DISCLAIMER: I am well aware that during this time of pandemic not everyone has had spare time on their hands! I know that some have been overwhelmed with trying to juggle working at home and home schooling kids. I know that some of you are working harder than ever to hold down your jobs in ways that are safe for everyone, and that some of you are risking your lives caring for the sick. – BLESS YOU ALL! This post was written more for those who have found themselves isolated, bored, and restless, a perspective where we have an extraordinary opportunity to hear from God – an opportunity we should not be wasting. On the other hand, when our lives are busier than ever – when we would welcome some boredom – this is something we may need even more.
Then a great and powerful wind tore the mountains apart and shattered the rocks before the LORD, but the LORD was not in the wind. After the wind there was an earthquake, but the LORD was not in the earthquake. After the earthquake came a fire, but the LORD was not in the fire. And after the fire came a gentle whisper.” I Kings 19:11-12
Elijah had prophesied a three-and-a-half-year drought for the rebellious nation of Israel. When the drought took place as predicted, the prophet spent three and a half years alone in the wilderness, hiding out from the evil and unrepentant Queen Jezebel, who was bent on killing him.
(You might say he was quarantined.)
During this time of isolation Elijah drank from a stream and was fed by ravens. The nineteenth chapter of I Kings describes the day the prophet heard from God. First he was assailed by all manner of natural disasters. Like special effects in a Hollywood blockbuster, a wind whipped through, powerful enough to split rocks, followed by an earthquake, then a fire. But it was only after these things had passed that Elijah heard the voice of God.
Today we have our own types of distractions, demands, interruptions, and crises coming from every direction, and sometimes it seems there is never a moment of quiet.
Until recently.
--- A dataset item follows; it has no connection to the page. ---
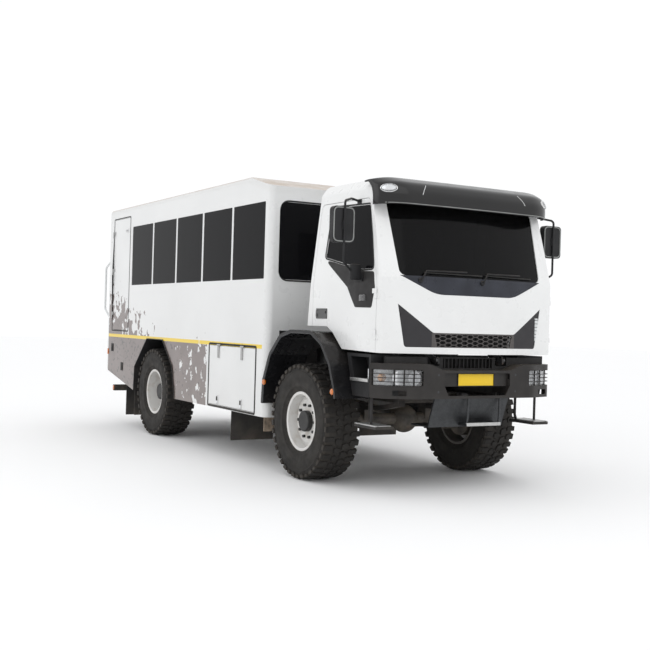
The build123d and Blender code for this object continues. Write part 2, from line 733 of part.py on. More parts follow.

Now for some of us our hyperactive minds have tended to think there’s been too much quiet, and reaching for a device to fill the void was almost an involuntary reflex. But as the quarantine continued and many have grown impatient, we have gone from filling the void to being bombarded by countless voices – opinions, rants, conspiracy theories, scandals, propaganda, trivia, and pointless chatter about every topic under the sun. How can staying “safe at home” feel so stressful? And how do we transition into the “new normal” without taking that extra stress with us?
Before turning on the noise again, let’s consider an alternative.
As abnormal as our present situation has felt, this lessening of daily demands may have been offering us an opportunity to hear a Voice we’ve possibly never heard before – a Voice well worth hearing.
Recently I came across this parable of a present-day “Elijah’s” experience that I wrote years ago. I wish I had found it a couple of months ago, but it’s still relevant – maybe more than when I wrote it – and it’s never too late to reevaluate our priorities and start making necessary changes. Check it out, and if the shoe fits, it just might be the last thing you’ll want to read on line today:
A young man was looking for God. He took his smartphone, read his text messages, checked his voicemail, and looked at his pictures. But the LORD was not in the smartphone.
He took his laptop and checked his emails, Facebook, and Twitter. But the LORD was not in the laptop.
He turned on the TV and checked the news, Netflix, Amazon, and Hulu. But the LORD was not in the TV.
Finally, the young man turned off all technology and sat in silence. And in the silence, there came a still, small voice …
As we wait for our society to finish reopening, instead of regretting the boredom, quiet, and isolation, let’s take advantage of every moment of solitude and quiet, while we still have a chance. Let’s use this time to develop a good habit to take with us into the “new normal” – the habit of not only talking to God, but also listening for his Still, Small Voice.